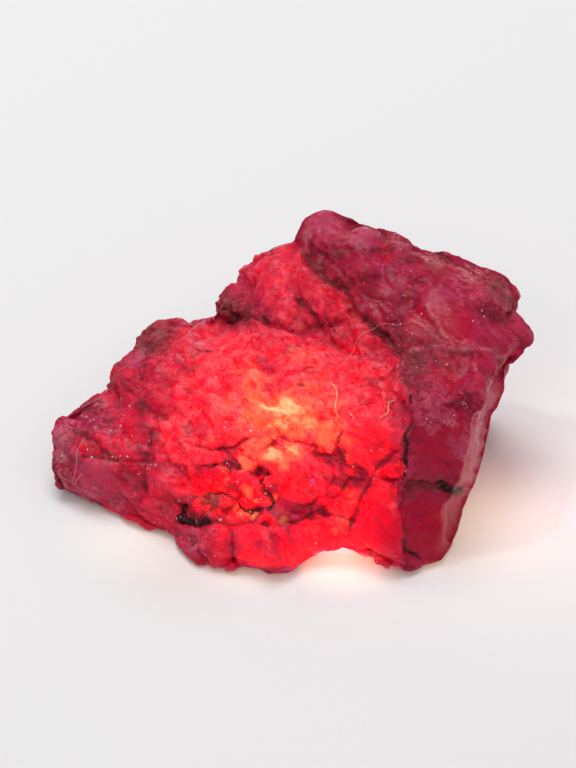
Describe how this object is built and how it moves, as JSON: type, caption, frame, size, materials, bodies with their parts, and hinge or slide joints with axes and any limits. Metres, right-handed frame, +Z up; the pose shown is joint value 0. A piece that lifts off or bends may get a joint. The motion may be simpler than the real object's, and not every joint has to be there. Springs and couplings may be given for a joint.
{
  "type": "raw ruby crystal",
  "caption": "Rough uncut ruby, a broken lump with a raised block at one end and a sloping shoulder, resting on its broad underside.",
  "frame": {"origin": "on the floor, under the middle of the stone's box", "axes": "+X towards the thick block's end, +Y towards the hidden back, +Z up"},
  "size_m": [0.0396, 0.0294, 0.0171],
  "materials": {
    "ruby": "translucent crimson corundum, glassy on fresh breaks, with dusty skin and brown matrix in the cracks"
  },
  "bodies": {
    "root": {"raw_ruby_crystal": "ruby"}
  },
  "joints": []
}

● ● ● ●

Copy all the lines, exactly.

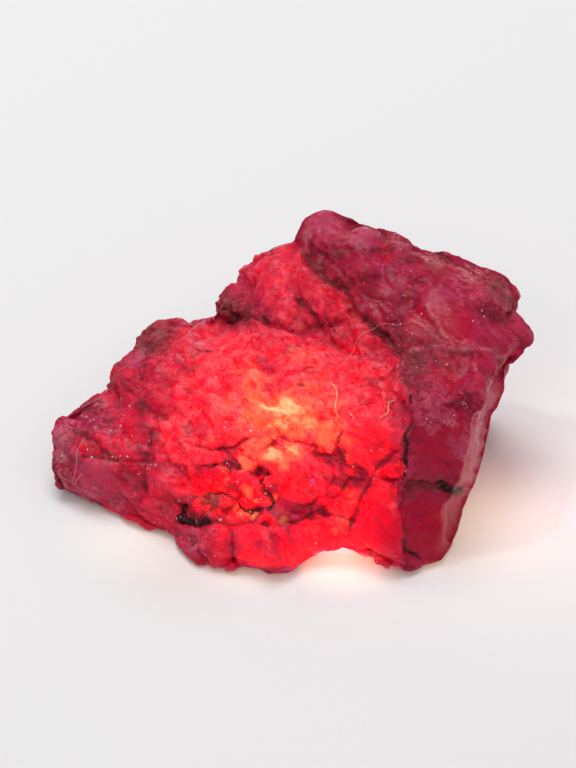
Describe how this object is built and how it moves, as JSON: type, caption, frame, size, materials, bodies with their parts, and hinge or slide joints with axes and any limits. Metres, right-handed frame, +Z up; the pose shown is joint value 0. A piece that lifts off or bends may get a joint. The motion may be simpler than the real object's, and not every joint has to be there. Springs and couplings may be given for a joint.
{
  "type": "raw ruby crystal",
  "caption": "Rough uncut ruby, a broken lump with a raised block at one end and a sloping shoulder, resting on its broad underside.",
  "frame": {"origin": "on the floor, under the middle of the stone's box", "axes": "+X towards the thick block's end, +Y towards the hidden back, +Z up"},
  "size_m": [0.0396, 0.0294, 0.0171],
  "materials": {
    "ruby": "translucent crimson corundum, glassy on fresh breaks, with dusty skin and brown matrix in the cracks"
  },
  "bodies": {
    "root": {"raw_ruby_crystal": "ruby"}
  },
  "joints": []
}